• SET TASK
Reproduce exactly the opening lines of the listing, stopping after the line that contains "side faces -Y." and including it.

• RECORDED DATA

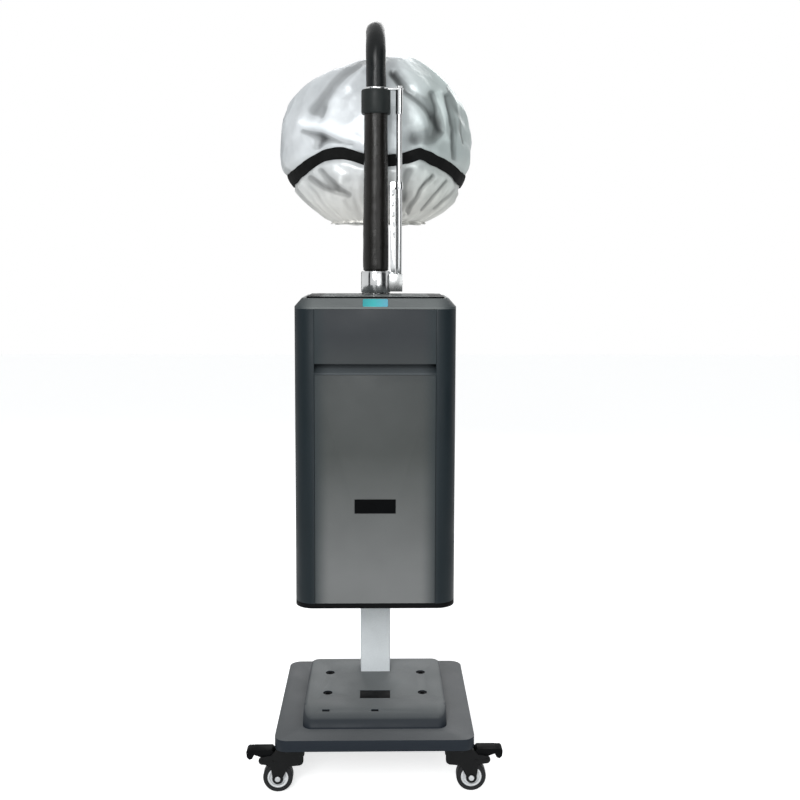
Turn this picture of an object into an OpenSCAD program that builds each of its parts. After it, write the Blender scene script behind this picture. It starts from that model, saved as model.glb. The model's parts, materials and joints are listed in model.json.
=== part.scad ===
// Free-standing hair steamer: a cabinet on a wheeled base, a swivelling mast that
// lifts, and an insulated arch that carries warm mist into a gathered film hood.
// The origin is on the floor under the centre of the base, and the control side faces -Y.

/* [Base] */
// Width of the base, left to right
base_w = 400; // [370:5:480]
// Depth of the base, front to back
base_d = 400; // [390:5:480]
// Corner radius of the base cover, seen from above
base_r = 25; // [10:1:40]
// Height of the flat skirt of the base cover
skirt_h = 23; // [21:1:32]
// Sheet thickness of the base cover
cover_t = 3; // [2:0.5:4]
// Width of the raised pad on the base cover
pad_w = 295; // [260:5:330]
// Depth of the raised pad on the base cover
pad_d = 300; // [280:5:340]
// Height of the raised pad above the skirt
pad_h = 28; // [16:1:36]
// Run of the pad's rounded front
pad_slope = 60; // [40:1:70]
// Thickness of the steel plate under the cover
plate_t = 4; // [3:0.5:6]
// Thickness of the counterweight slab
weight_t = 15; // [6:0.5:15]
// Radius of the round plugs in the pad
plug_r = 10; // [6:0.5:12]
// Distance of the outer plugs from the middle of the pad
plug_x = 101; // [70:1:110]
// Width of the rectangular blanking plug
blank_w = 64; // [40:1:80]
// Depth of the rectangular blanking plug
blank_d = 39; // [20:1:45]

/* [Column] */
// Width of the column
column_w = 66; // [50:1:80]
// Depth of the column
column_d = 50; // [40:1:60]
// Wall thickness of the column
column_wall = 2.5; // [1.5:0.5:4]
// Distance of the column's centre behind the middle of the base
column_y = 98; // [80:1:110]
// Clear height of the column between the pad and the cabinet
column_gap = 206; // [120:1:300]
// Thickness of the column's end flanges
flange_t = 5; // [4:0.5:8]

/* [Casters] */
// Diameter of each caster wheel
wheel_dia = 60; // [50:1:66]
// Width of each caster wheel
wheel_w = 24; // [18:1:28]
// Radius of the wheel's moulded core
core_r = 21; // [17:0.5:23]
// Height from the floor to the underside of the base
caster_h = 97; // [94:1:115]
// Distance from the swivel axis to the wheel axle
caster_trail = 30; // [24:1:34]
// Distance of each swivel axis in from the side edge of the base
caster_side = 35; // [30:1:50]
// Distance of each swivel axis in from the front or rear edge of the base
caster_end = 38; // [30:1:50]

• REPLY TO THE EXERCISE
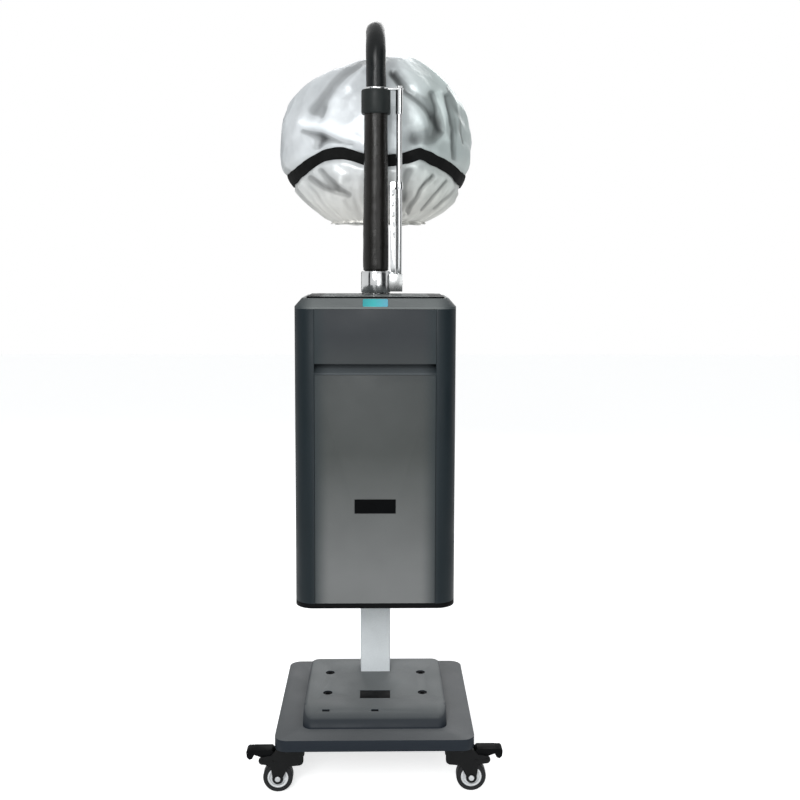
Turn this picture of an object into an OpenSCAD program that builds each of its parts. After it, write the Blender scene script behind this picture. It starts from that model, saved as model.glb. The model's parts, materials and joints are listed in model.json.
=== part.scad ===
// Free-standing hair steamer: a cabinet on a wheeled base, a swivelling mast that
// lifts, and an insulated arch that carries warm mist into a gathered film hood.
// The origin is on the floor under the centre of the base, and the control side faces -Y.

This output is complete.